Starting preprocessing
Annotation profiles were not found in `reference.varm["cell_subtype"]`. Constructing reference profiles with `tacco.preprocessing.construct_reference_profiles` and default arguments...
Finished preprocessing in 0.5 seconds.
Starting annotation of data with shape (67344, 483) and a reference of shape (2736, 483) using the following wrapped method:
+- platform normalization: platform_iterations=0, gene_keys=cell_subtype, normalize_to=adata
   +- multi center: multi_center=None multi_center_amplitudes=True
      +- bisection boost: bisections=4, bisection_divisor=3
         +- core: method=OT annotation_prior=None
mean,std( rescaling(gene) )  51.64145217636585 121.51160341211514
bisection run on 1
[241]( tacco/utils/_utils.py:241) def _run_OT(type_cell_dist, type_prior=None, cell_prior=None, epsilon=5e-3, lamb=None, inplace=False):
    [242]( tacco/utils/_utils.py:242) 
    [243]( tacco/utils/_utils.py:243)     # check sanity of arguments
    [244]( tacco/utils/_utils.py:244)     if type_prior is not None and type_prior.isna().any():
--> [245]( tacco/utils/_utils.py:245)         raise Exception('type_prior contains na!')
    [246]( tacco/utils/_utils.py:246)     if type_prior is not None and (type_prior<0).any():
    [247]( tacco/utils/_utils.py:247)         raise Exception('type_prior contains negative values!')

Exception: type_prior contains na!

I previoulsy annotated other datasets succesfully. I also used the novosparc method for this reference and dataset and it completed with a warning:

Trying with epsilon: 5.00e-04
ot/bregman/_sinkhorn.py:498: RuntimeWarning: divide by zero encountered in divide
  v = b / KtransposeU
ot/bregman/_sinkhorn.py:498: RuntimeWarning: overflow encountered in divide
  v = b / KtransposeU
ot/bregman/_sinkhorn.py:506: UserWarning: Warning: numerical errors at iteration 0
  warnings.warn('Warning: numerical errors at iteration %d' % ii)

I made sure that both dataset have positive integers and no NaNs. Any ideas what is going wrong?
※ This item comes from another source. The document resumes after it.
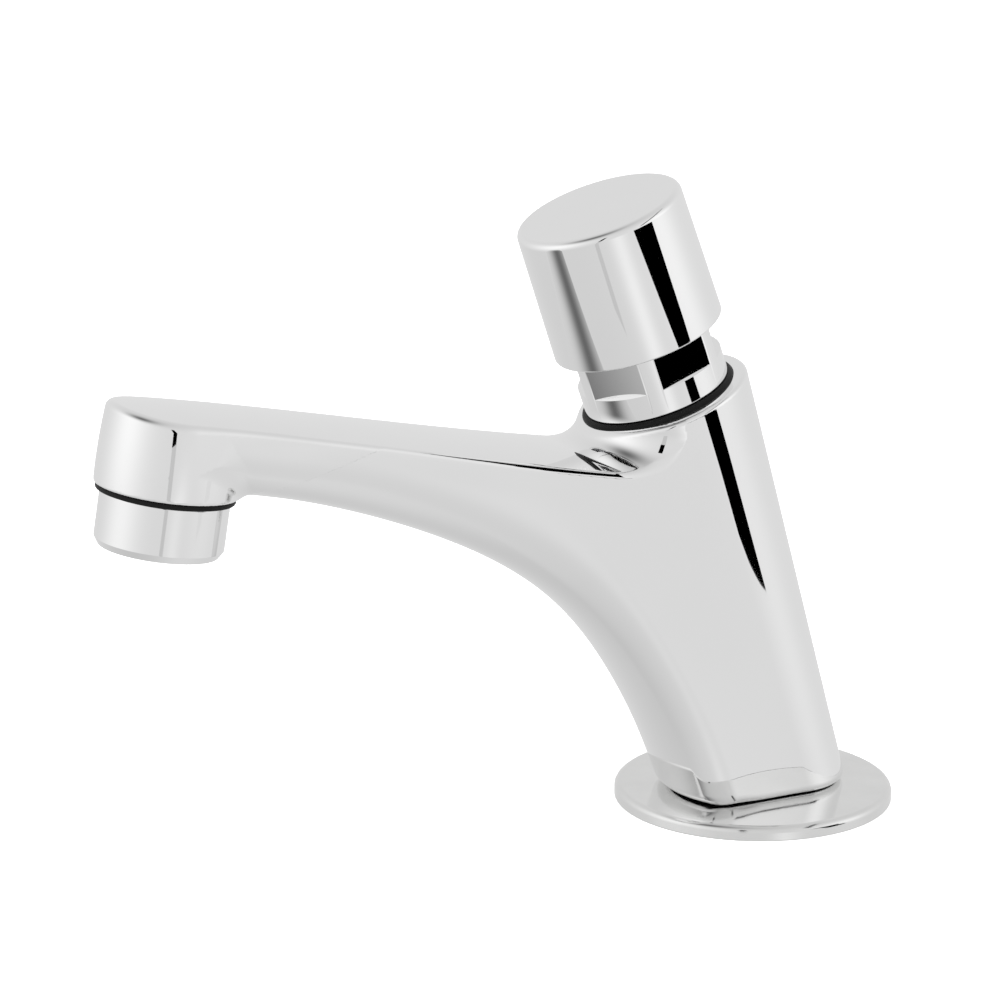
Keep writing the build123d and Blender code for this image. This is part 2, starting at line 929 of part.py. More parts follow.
with BuildPart() as aerator_housing:
    revolve(
        outline(
            outlet_section,
            (thread_radius, 0),
            (housing_radius, 0),
            (housing_radius, housing_chamfer - housing_height),
            (housing_radius - housing_chamfer_in, -housing_height),
            (housing_ledge_radius, -housing_height),
            (housing_ledge_radius, flange_low),
            (thread_radius, flange_low),
        ),
        axis=outlet_axis,
    )
finish(aerator_housing, "aerator_housing")

with BuildPart() as spout_washer:
    revolve(
        band(outlet_section, head_cavity_radius, nose_radius, washer_low, -nose_length),
        axis=outlet_axis,
    )
finish(spout_washer, "spout_washer")

with BuildPart() as aerator_insert:
    revolve(
        outline(
            outlet_section,
            (insert_inner, washer_low),
            (nose_radius, washer_low),
            (nose_radius, flange_low),
            (insert_outer, flange_low),
            (insert_outer, insert_low),
            (0, insert_low),
            (0, grid_top),
            (insert_inner, grid_top),
        ),
        axis=outlet_axis,
    )
    # the outlet grid
    grid_pitch = grid_pitch_share * grid_hole_radius
    with BuildSketch(outlet_plane(insert_low)):
        with HexLocations(grid_pitch / 2, 7, 7):
            Circle(grid_hole_radius)
        Circle(insert_inner - grid_hole_radius, mode=Mode.INTERSECT)
    extrude(amount=insert_grid, mode=Mode.SUBTRACT)
finish(aerator_insert, "aerator_insert")

with BuildPart() as aerator_screen:
    revolve(
        band(outlet_section, 0, insert_inner - seat_gap, grid_top, grid_top + screen_thickness),
        axis=outlet_axis,
    )
finish(aerator_screen, "aerator_screen")

with BuildPart() as flow_regulator:
    regulator_low = grid_top + screen_thickness
    revolve(
        band(
            outlet_section, 0, insert_inner - seat_gap, regulator_low, regulator_low + regulator_thickness
        ),
        axis=outlet_axis,
    )
    # a ring slot round a centre pin, bridged by three ribs
    with BuildSketch(outlet_plane(regulator_low + regulator_thickness)):
        Circle(regulator_slot_radius + regulator_slot_width)
        Circle(regulator_slot_radius, mode=Mode.SUBTRACT)
        with PolarLocations(regulator_slot_radius, 3):
            Rectangle(2 * regulator_slot_width, regulator_pin_radius, mode=Mode.SUBTRACT)
    extrude(amount=-regulator_thickness, mode=Mode.SUBTRACT)
finish(flow_regulator, "flow_regulator")
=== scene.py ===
import json
from math import cos, pi, radians, sin, tan

import bpy
import numpy as np
from mathutils import Matrix, Vector


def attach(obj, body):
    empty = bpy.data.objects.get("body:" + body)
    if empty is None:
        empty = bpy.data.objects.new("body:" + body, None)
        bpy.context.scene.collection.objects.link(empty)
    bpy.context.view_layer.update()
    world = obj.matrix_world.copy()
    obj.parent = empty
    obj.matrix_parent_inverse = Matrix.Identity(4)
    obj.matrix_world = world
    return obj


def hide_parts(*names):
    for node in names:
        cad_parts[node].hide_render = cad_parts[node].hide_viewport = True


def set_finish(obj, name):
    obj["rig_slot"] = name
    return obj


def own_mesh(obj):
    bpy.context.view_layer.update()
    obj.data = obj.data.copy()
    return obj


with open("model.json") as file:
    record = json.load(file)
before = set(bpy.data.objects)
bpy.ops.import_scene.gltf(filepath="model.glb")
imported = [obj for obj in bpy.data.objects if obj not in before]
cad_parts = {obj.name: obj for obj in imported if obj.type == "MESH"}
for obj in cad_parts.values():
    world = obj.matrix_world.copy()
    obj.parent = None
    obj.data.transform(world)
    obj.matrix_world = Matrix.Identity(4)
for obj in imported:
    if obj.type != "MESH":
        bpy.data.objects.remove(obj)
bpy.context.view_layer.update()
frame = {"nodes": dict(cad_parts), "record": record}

nodes = frame["nodes"]
MM = 0.001

# Main dimensions, as in the CAD model
LEAN = radians(19.35)
TILT = radians(9.3)
AXIS_FOOT_Y = 7.5
REACH = 121.4
OUTLET_HEIGHT = 74.9
RIM_LEVEL = 89.1
RIM_RADIUS = 17.7
FOOT_RADIUS = 12.1
COLUMN_SLOPE = (RIM_RADIUS - FOOT_RADIUS) / RIM_LEVEL
FLANGE_RADIUS = 27.5
FLANGE_TOP = 2.9
SEAT_LEVEL = 38.0


# Geometry helpers
def placed(origin, direction):
    """Axes with Z along the direction and X across the tap, and their origin."""
    z = Vector(direction).normalized()
    x = Vector((1, 0, 0))
    return Matrix((x, z.cross(x), z)).transposed(), Vector(origin)


VALVE = placed((0, AXIS_FOOT_Y, 0), (0, -sin(LEAN), cos(LEAN)))
OUTLET = placed((0, -REACH, OUTLET_HEIGHT), (0, sin(TILT), cos(TILT)))
TAIL = placed((0, 0, 0), (0, 0, 1))


def to_row(points, place):
    """Points given about one of the three axes, in the row frame."""
    rotation, origin = place
    return np.asarray(points, float) @ np.array(rotation).T + np.array(origin)


def make_mesh(name, points, faces):
    """An object from points in millimetres."""
    mesh = bpy.data.meshes.new(name)
    mesh.from_pydata((np.asarray(points, float) * MM).tolist(), [], faces)
    mesh.update()
    piece = bpy.data.objects.new(name, mesh)
    bpy.context.scene.collection.objects.link(piece)
    return piece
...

JWatter commented 6 months ago

Hi again! Thanks for posting.

I managed to trigger this error with nans and infs in .X or .obs:

# import packages
import tacco as tc
import anndata as ad
import numpy as np
import pandas as pd

# setup test case
X = np.diag([1.0]*5)
#X[0,0] = np.nan # setting one element in .X to nan gives that error
#X[0,0] = np.inf # setting one element in .X to inf gives that error
adata = ad.AnnData(X)
adata.obs['ct'] = pd.Series(['A','A','B','B','C'],index=adata.obs.index).astype(pd.CategoricalDtype(['A','B','C']))
#adata.obs['ct'] = adata.obs['ct'].astype(pd.CategoricalDtype(['A','B'])) # provoking an nan in the celltype annotation also gives that error

# trigger the error
tc.tl.annotate(adata,adata,annotation_key='ct',result_key="tacco")

Can you check whether one of them happens in your input?

If these issues are not present in your input, could you try creating a minimal non-working example, like the one above? That should help you find issues with the input and me investigating possible bugs in the code.

pakiessling commented 6 months ago

Huh, it seems to work now. Not sure what the problem was. Probably an NA in annotation or something. Sorry about that.